Véritable geek de l’humour anglo-saxon, le québécois a reçu la confiance de la RTBF dans son projet d’émission. Il nous en parle, vite fait.

Quel est ton modèle, niveau late show?

C’est forcément plutôt un ensemble de gens qui m’inspirent. Mais celui qui m’a le plus impressionné est peut-être Dick Cavett. Pas spécialement le plus connu et il faisait des choses un peu différentes. Mais j’ai vu des véritables moments de bravoure avec Janis Joplin ou Mohammed Ali. La classe, vraiment.

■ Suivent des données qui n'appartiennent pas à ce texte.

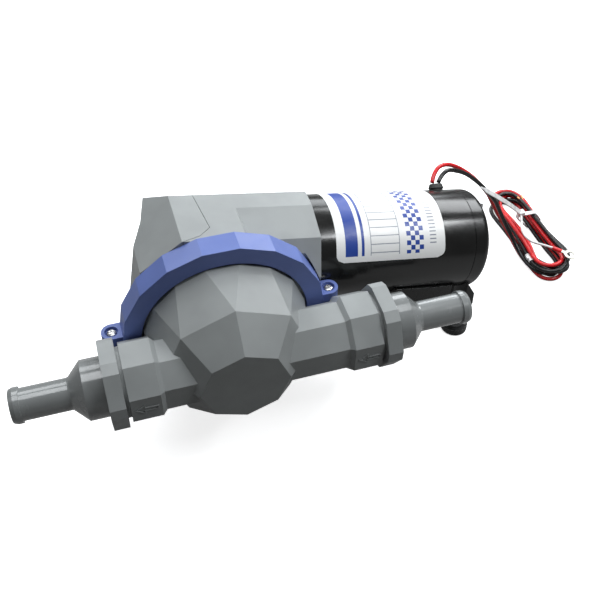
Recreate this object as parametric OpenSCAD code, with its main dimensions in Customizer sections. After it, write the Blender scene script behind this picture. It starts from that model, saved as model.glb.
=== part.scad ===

Et dans les late shows d’aujourd’hui?

Je suis très impressionné par Jimmy Fallon. Quand il a commencé, on lui a reproché de ressembler plus à un fan de late show qu’à un véritable présentateur. C’est exactement ce qui fait sa force aujourd’hui. Quand tu fais un taf comme celui-là, la moindre des choses, c’est de t’amuser. Sinon, j’aime aussi beaucoup Craig Ferguson, notamment parce que c’est un Ecossais qui a réussi aux Etats-Unis.

Qu’est-ce que tu penses des tentatives de late show français?

Je n’en ai pas vu beaucoup. Arthur, par exemple, ce n’est pas un late show comme j’aime les late shows: moi, je suis amoureux d’un concept, d’une formule. Ça ne fait pas partie de mes modèles. Ce qui me faisait peur, c’est qu’on me pousse à faire un truc à la belge. Je n’aurais pas aimé qu’on m’impose un micro-trottoir fait par Alain Gerlache (heu…) ou qu’on me demande de mettre une perruque de Marouane Fellaini en étant habillé comme Stromae. Je n’ai pas envie qu’on dise que c’est un bon late show belge, en utilisant le « belge » comme un alibi.